> **WHAT YOU ARE ASKED TO DO**:
Take the line that contains "at_each_end() leg();" and every line after it in the material below, and quote them exactly.
** START OF MATERIAL PROVIDED **
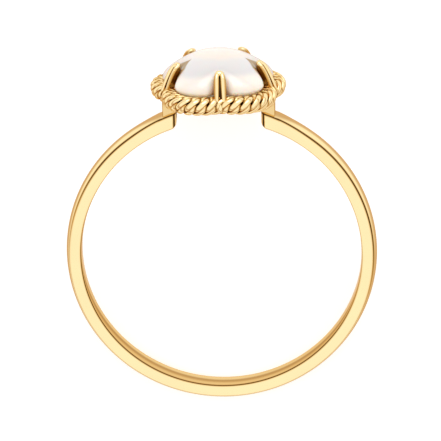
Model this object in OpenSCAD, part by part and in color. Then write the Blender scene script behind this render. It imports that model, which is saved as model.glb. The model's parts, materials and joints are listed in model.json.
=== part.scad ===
// A mother-of-pearl flower ring, lying on its side with its flower towards +Y.
// Sizes are millimetres. Every piece is drawn in the ring's own frame and laid down at the end.
// The ring's own frame has the finger along Y, the flower up along Z and its origin at the
// middle of the finger hole; the side that faces up when the ring lies is its front, at -Y.

/* [Band] */
// Inside diameter of the band
finger_d = 17.3; // [16:0.1:20]
// Width of the band along the finger
band_w = 1.5; // [1.3:0.05:2]
// Height of the flat side of the band, from the finger hole outwards
band_side = 0.67; // [0.5:0.01:0.8]
// Rise of the rounded outside above the flat sides
band_crown = 0.32; // [0.2:0.01:0.4]
// Gap between the two ends of the band under the flower
end_gap = 5.2; // [4.6:0.05:5.6]
// Rounding of the upright edges of the two ends
end_round = 0.27; // [0.1:0.01:0.35]

/* [Rope border] */
// Distance from the flower's middle to the middle of each petal's arc
petal_out = 1.83; // [1.7:0.01:2]
// Radius of each petal's arc, to the middle of the rope
petal_r = 1.87; // [1.8:0.01:2]
// Radius of the bend between two petals, to the middle of the rope
notch_r = 0.75; // [0.7:0.01:0.9]
// Diameter over the rope
rope_d = 1.2; // [1:0.02:1.3]
// Depth of the groove between two strands
rope_groove = 0.2; // [0.1:0.01:0.25]
// Height of the middle of the rope above the middle of the finger hole
rope_z = 10.56; // [10.5:0.01:10.8]

/* [Stone] */
// Radius of each petal of the stone
stone_petal_r = 1.65; // [1.55:0.01:1.7]
// Height of the stone's widest line above the middle of the finger hole
girdle_z = 11.35; // [11.25:0.01:11.5]
// Rise of the stone above its widest line
stone_rise = 1.58; // [1.4:0.01:1.8]

/* [Claws] */
// Diameter of each claw's wire
claw_wire_d = 0.38; // [0.3:0.01:0.42]
// Turn of the flower about its own upright axis
flower_turn = 4; // [-10:1:10]

/* [Hidden] */

GOLD = "#e6c27a";
NACRE = "#f3ece4";

PETALS = 5;
STEP = 360 / PETALS;
STRANDS = 3;
CROSSINGS = 7;                      // strands that cross the rope's top in each petal
SECTION_POINTS = 4;                 // points of the rope's section on each strand
STRAND_SHARE = 0.96;                // how sharp the groove between two strands is, up to 1
RINGS_PER_CROSSING = 3;
joint_gap = 0.02;                   // where the legs stand on the band
slack = 0.1;                        // how far a cut runs past what it cuts

bore_r = finger_d / 2;
side_r = bore_r + band_side;
crown_r = side_r + band_crown;

// The rope's route: one arc for each petal and a smaller bend between two petals
bend_at = petal_out * cos(STEP / 2)
    + sqrt(pow(petal_r + notch_r, 2) - pow(petal_out * sin(STEP / 2), 2));
notch_at = bend_at - notch_r;

// Resting tilt, where the hind petal's rope and the foot of the band's edge both touch z = 0
rope_r = rope_d / 2;
hind_y = petal_out * cos(flower_turn) + petal_r;
rest_run = rope_z + side_r;
rest_rise = hind_y - band_w / 2;
rest_tilt = atan2(rest_rise, rest_run) + asin(rope_r / norm([rest_run, rest_rise]));
rest_z = band_w / 2 * cos(rest_tilt) + side_r * sin(rest_tilt);
stone_top = girdle_z + stone_rise;
rest_y = (crown_r - stone_top) / 2 * cos(rest_tilt);

// The legs between the band's ends and the rope
leg_out = 3.45;                     // from the ring's middle plane to a leg's outer side
leg_w = leg_out - end_gap / 2;
leg_d = 1.05;
leg_top = rope_z - rope_r / 2;
leg_turn = asin((leg_out + end_gap / 2) / 2 / side_r);
leg_seat = side_r * cos(leg_turn - asin(end_gap / 2 / side_r));

// The stone's outline bends more sharply between its petals than the rope does
stone_notch_r = 0.3;
stone_mean_r = 2.95;
stone_foot_z = rope_z;
stone_dip = 0.15;                   // how far the stone draws in behind each claw
stone_dip_run = 0.34;               // share of half a petal over which it does
stone_fade = 1.6;                   // how late the petals melt into the round top
stone_puff = 0.85;                  // below 1 the dome's shoulders are fuller than an ellipse
STONE_POINTS = 12;                  // points on each petal
// The stone under its widest line, from its foot up: columns are how far it draws in and its
// height as a share of the drop to its foot
STONE_UNDER = [[0.45, 0], [0.38, 0.35], [0.22, 0.6], [0.07, 0.8]];
STONE_OVER = [0, 12, 24, 36, 48, 60, 72, 82];   // steps up the dome, as angles

// A claw from foot to tip: columns are distance from the flower's axis, height above the
// finger hole's middle, half the distance between its two wires, wire thickness as a share of
// claw_wire_d, and how far the web reaches in behind the wires
CLAW = [
    [3.34, 10.72, 0.22, 0.82, 0.42],
    [3.24, 11.15, 0.21, 0.86, 0.36],
    [3.10, 11.65, 0.20, 0.93, 0.28],
    [2.88, 12.10, 0.19, 1.00, 0.22],
    [2.56, 12.43, 0.17, 0.96, 0.18]
];
CLAW_OUT = 0;
CLAW_UP = 1;
CLAW_SPREAD = 2;
CLAW_THICK = 3;
CLAW_WEB = 4;
WIRE_ANGLES = [150, 110, 70, 30, -10, -50];     // points round one wire, from the groove outwards
claw_web_w = 0.3;
tip_d = 0.4;                        // round tip
tip_past = 0.03;                    // how far its middle is past the wires' ends
tip_turn = -30;
solder_r = 0.26;
solder_out = 0.45;                  // from the rope's bend outwards
solder_span = [-0.25, 0.3];         // its two ends, from the rope's middle

// Point on a route of arcs and bends, at a run of from -1 to 1 over one petal that points along X:
// columns are x, y and the direction of the outward normal
function petal_point(run, arc_r, bend_r) =
    let (at = petal_out * cos(STEP / 2)
            + sqrt(pow(arc_r + bend_r, 2) - pow(petal_out * sin(STEP / 2), 2)),
         half = atan2(at * sin(STEP / 2), at * cos(STEP / 2) - petal_out),
         arc = half * PI / 180 * arc_r,
         bend = (half - STEP / 2) * PI / 180 * bend_r,
         along = abs(run) * (arc + bend),
         side = run < 0 ? -1 : 1,
         turn = along <= arc ? along / arc * half : half - (along - arc) / bend * (half - STEP / 2))
    along <= arc
        ? [petal_out + arc_r * cos(turn), side * arc_r * sin(turn), side * turn]
        : [at * cos(STEP / 2) - bend_r * cos(turn),
           side * (at * sin(STEP / 2) - bend_r * sin(turn)), side * turn];

// The same point on petal number k, in the flower's frame
function flower_point(k, run, arc_r, bend_r) =
    let (p = petal_point(run, arc_r, bend_r), a = 90 + k * STEP)
    [p.x * cos(a) - p.y * sin(a), p.x * sin(a) + p.y * cos(a), p.z + a];

// Radius of the rope's section at an angle from the middle of a strand
function strand_r(a) =
    let (half = 180 / STRANDS, off = abs(a) / half)
    rope_r - rope_groove * (1 - sqrt(1 - pow(off, 2) * STRAND_SHARE));

// Faces of a closed band of rings, each with the same count of points
function band_faces(rings, sides, closed) = [
    for (i = [0 : rings - (closed ? 1 : 2)], j = [0 : sides - 1])
        let (a = i * sides + j, b = i * sides + (j + 1) % sides,
             c = ((i + 1) % rings) * sides + (j + 1) % sides, d = ((i + 1) % rings) * sides + j)
        each [[a, d, b], [b, d, c]]
];

// Lays the ring on its side, tilted as it rests
module lay() {
    translate([0, rest_y, rest_z]) rotate([rest_tilt - 90, 0, 0]) children();
}

module at_each_notch() {
    for (k = [0 : PETALS - 1]) rotate(90 + (k + 0.5) * STEP) children();
}

module at_each_end() {
    for (side = [0, 1]) mirror([side, 0, 0]) children();
}

// The band's section: flat inside and sides, rounded outside
module band_section() {
    crown_arc = (pow(band_w / 2, 2) + pow(band_crown, 2)) / 2 / band_crown;
    intersection() {
        translate([bore_r, -band_w / 2]) square([band_side + band_crown, band_w]);
        translate([crown_r - crown_arc, 0]) circle(crown_arc, $fn = 96);
    }
}

// Plan of the opening between the ends, which leaves their upright edges round
module end_plan() {
    reach = band_w / 2 + slack;
    square([end_gap, 2 * reach], center = true);
    for (side = [-1, 1], face = [-1, 1]) difference() {
        translate([side * (end_gap / 2 + end_round / 2), face * (band_w / 2 - end_round / 2 + slack / 2)])
            square([end_round, end_round + slack], center = true);
        translate([side * (end_gap / 2 + end_round), face * (band_w / 2 - end_round)])
            circle(end_round, $fn = 48);
    }
}

// Takes the band's crown down to a flat seat for a leg
module leg_seat_cut() {
    rotate([0, leg_turn, 0]) translate([-leg_w, -band_w, leg_seat])
        cube([2 * leg_w + slack, 2 * band_w, band_side + band_crown]);
}

module shank() {
    color(GOLD) lay() difference() {
        rotate([90, 0, 0]) rotate_extrude($fn = 180) band_section();
        linear_extrude(crown_r + slack) end_plan();
        at_each_end() intersection() {
            leg_seat_cut();
            translate([0, -band_w, 0]) cube([leg_out + joint_gap, 2 * band_w, crown_r + slack]);
        }
    }
}

// Border rope with its strands turning along the route
module rope() {
    rings = PETALS * CROSSINGS * RINGS_PER_CROSSING;
    sides = STRANDS * SECTION_POINTS;
    per_petal = CROSSINGS * RINGS_PER_CROSSING;
    points = [
        for (i = [0 : rings - 1])
            let (k = floor(i / per_petal), run = 2 * (i % per_petal) / per_petal - 1,
                 p = flower_point(k, run, petal_r, notch_r),
                 twist = 360 / STRANDS * i / RINGS_PER_CROSSING)
            for (j = [0 : sides - 1])
                let (a = -360 * j / sides,
                     off = a - 360 / STRANDS * round(a * STRANDS / 360),
                     r = strand_r(off))
                [p.x + r * cos(a + twist) * cos(p.z), p.y + r * cos(a + twist) * sin(p.z),
                 rope_z + r * sin(a + twist)]
    ];
    polyhedron(points, band_faces(rings, sides, true), convexity = 6);
}

// Section of a claw: the groove between its wires, one wire, the web's two corners and the
// other wire. Columns are sideways and outwards.
function claw_section(row) =
    let (r = claw_wire_d / 2 * row[CLAW_THICK],
         wire = [for (a = WIRE_ANGLES) [row[CLAW_SPREAD] + r * cos(a), r * sin(a)]],
         last = len(WIRE_ANGLES) - 1)
    concat([[0, 0]], wire, [[claw_web_w / 2, -row[CLAW_WEB]], [-claw_web_w / 2, -row[CLAW_WEB]]],
           [for (i = [last : -1 : 0]) [-wire[i].x, wire[i].y]]);

// Claw of two wires side by side with a web behind them, closed by one round tip
module claw() {
    last = len(CLAW) - 1;
    sides = 2 * len(WIRE_ANGLES) + 3;
    points = [
        for (i = [0 : last])
            let (row = CLAW[i], up = CLAW[min(i + 1, last)], down = CLAW[max(i - 1, 0)],
                 lean = atan2(up[CLAW_UP] - down[CLAW_UP], up[CLAW_OUT] - down[CLAW_OUT]))
            for (p = claw_section(row))
                [row[CLAW_OUT] + p.y * sin(lean), p.x, row[CLAW_UP] - p.y * cos(lean)]
    ];
    polyhedron(points, concat(
        band_faces(last + 1, sides, false),
        [[for (j = [0 : sides - 1]) j]],
        [[for (j = [sides - 1 : -1 : 0]) last * sides + j]]
    ));
    tip = CLAW[last];
    hull() for (side = [-1, 1])
        translate([tip[CLAW_OUT] - tip_past, side * tip[CLAW_SPREAD], tip[CLAW_UP] + tip_past])
            rotate([0, tip_turn, 0]) sphere(d = tip_d, $fn = 10);
}

// Solder that fills the rope's bend below a claw
module solder() {
    hull() for (up = solder_span)
        translate([notch_at + solder_out, 0, rope_z + up]) sphere(solder_r, $fn = 8);
}

// Leg between an end of the band and the rope
module leg() {
    intersection() {
        translate([end_gap / 2, -leg_d / 2, bore_r]) cube([leg_w, leg_d, leg_top - bore_r]);
        rotate([0, leg_turn, 0]) translate([-crown_r, -crown_r, leg_seat + joint_gap])
            cube([2 * crown_r, 2 * crown_r, crown_r]);
    }
}

// Ring of points round the stone, drawn in by the first value, at a height and with a share of
// the way to a plain round form. It draws in further behind each claw.
function stone_ring(draw, z, fade, shrink) = [
    for (k = [0 : PETALS - 1], i = [0 : STONE_POINTS - 1])
        let (run = 2 * i / STONE_POINTS - 1,
             p = flower_point(k, run, stone_petal_r - draw, stone_notch_r + draw),
             out = norm([p.x, p.y]),
             dip = stone_dip * max(0, 1 - (1 - abs(run)) / stone_dip_run),
             grow = (out - dip + (stone_mean_r - out) * fade) * shrink / out)
        [p.x * grow, p.y * grow, z]
];

module stone_form() {
    sides = PETALS * STONE_POINTS;
    levels = len(STONE_UNDER) + len(STONE_OVER);
    points = concat(
        [for (row = STONE_UNDER)
            each stone_ring(row[0], stone_foot_z + row[1] * (girdle_z - stone_foot_z), 0, 1)],
        [for (a = STONE_OVER)
            each stone_ring(0, girdle_z + stone_rise * sin(a), pow(sin(a), stone_fade),
                            pow(cos(a), stone_puff))],
        [[0, 0, stone_top]]
    );
    polyhedron(points, concat(
        band_faces(levels, sides, false),
        [for (j = [0 : sides - 1])
            [(levels - 1) * sides + j, levels * sides, (levels - 1) * sides + (j + 1) % sides]],
        [[for (j = [0 : sides - 1]) j]]
    ), convexity = 4);
}

module setting() {
    color(GOLD) lay() {
        rotate(flower_turn) {
            rope();
            at_each_notch() {
                solder();
                claw();
            }
        }
        at_each_end() leg();
    }
}

module stone() {
    color(NACRE) lay() rotate(flower_turn) stone_form();
}

shank();
setting();
stone();
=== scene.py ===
import json
from math import asin, atan2, cos, hypot, pi, radians, sin, sqrt
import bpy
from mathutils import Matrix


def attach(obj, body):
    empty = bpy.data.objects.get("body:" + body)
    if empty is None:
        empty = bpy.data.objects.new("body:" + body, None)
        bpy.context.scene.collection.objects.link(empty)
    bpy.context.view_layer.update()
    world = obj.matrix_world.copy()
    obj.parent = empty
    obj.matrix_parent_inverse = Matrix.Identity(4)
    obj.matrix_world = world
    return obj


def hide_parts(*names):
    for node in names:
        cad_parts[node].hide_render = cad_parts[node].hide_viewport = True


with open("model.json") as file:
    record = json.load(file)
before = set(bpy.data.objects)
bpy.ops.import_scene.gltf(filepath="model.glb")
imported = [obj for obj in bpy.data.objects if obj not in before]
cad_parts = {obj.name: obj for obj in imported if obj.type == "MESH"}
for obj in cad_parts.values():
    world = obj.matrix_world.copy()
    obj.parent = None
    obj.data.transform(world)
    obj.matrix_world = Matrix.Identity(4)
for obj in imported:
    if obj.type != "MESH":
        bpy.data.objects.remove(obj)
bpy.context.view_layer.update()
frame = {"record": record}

from types import SimpleNamespace

import bmesh
import bpy
from bpy.props import FloatProperty, FloatVectorProperty, IntProperty, PointerProperty
from bpy.types import Operator, Panel, PropertyGroup
from mathutils import Matrix, Vector
from mathutils.kdtree import KDTree

bl_info = {
    "name": "Petal ring",
    "version": (1, 0, 0),
    "blender": (4, 5, 0),
    "location": "3D View > Sidebar > Petal ring",
    "description": "Dresses a gold ring with a rope border, wire claws and a mother-of-pearl flower",
    "category": "Object",
}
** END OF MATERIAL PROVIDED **
> **RESULT OF THIS TASK**:
        at_each_end() leg();
    }
}

module stone() {
    color(NACRE) lay() rotate(flower_turn) stone_form();
}

shank();
setting();
stone();
=== scene.py ===
import json
from math import asin, atan2, cos, hypot, pi, radians, sin, sqrt
import bpy
from mathutils import Matrix


def attach(obj, body):
    empty = bpy.data.objects.get("body:" + body)
    if empty is None:
        empty = bpy.data.objects.new("body:" + body, None)
        bpy.context.scene.collection.objects.link(empty)
    bpy.context.view_layer.update()
    world = obj.matrix_world.copy()
    obj.parent = empty
    obj.matrix_parent_inverse = Matrix.Identity(4)
    obj.matrix_world = world
    return obj


def hide_parts(*names):
    for node in names:
        cad_parts[node].hide_render = cad_parts[node].hide_viewport = True


with open("model.json") as file:
    record = json.load(file)
before = set(bpy.data.objects)
bpy.ops.import_scene.gltf(filepath="model.glb")
imported = [obj for obj in bpy.data.objects if obj not in before]
cad_parts = {obj.name: obj for obj in imported if obj.type == "MESH"}
for obj in cad_parts.values():
    world = obj.matrix_world.copy()
    obj.parent = None
    obj.data.transform(world)
    obj.matrix_world = Matrix.Identity(4)
for obj in imported:
    if obj.type != "MESH":
        bpy.data.objects.remove(obj)
bpy.context.view_layer.update()
frame = {"record": record}

from types import SimpleNamespace

import bmesh
import bpy
from bpy.props import FloatProperty, FloatVectorProperty, IntProperty, PointerProperty
from bpy.types import Operator, Panel, PropertyGroup
from mathutils import Matrix, Vector
from mathutils.kdtree import KDTree

bl_info = {
    "name": "Petal ring",
    "version": (1, 0, 0),
    "blender": (4, 5, 0),
    "location": "3D View > Sidebar > Petal ring",
    "description": "Dresses a gold ring with a rope border, wire claws and a mother-of-pearl flower",
    "category": "Object",
}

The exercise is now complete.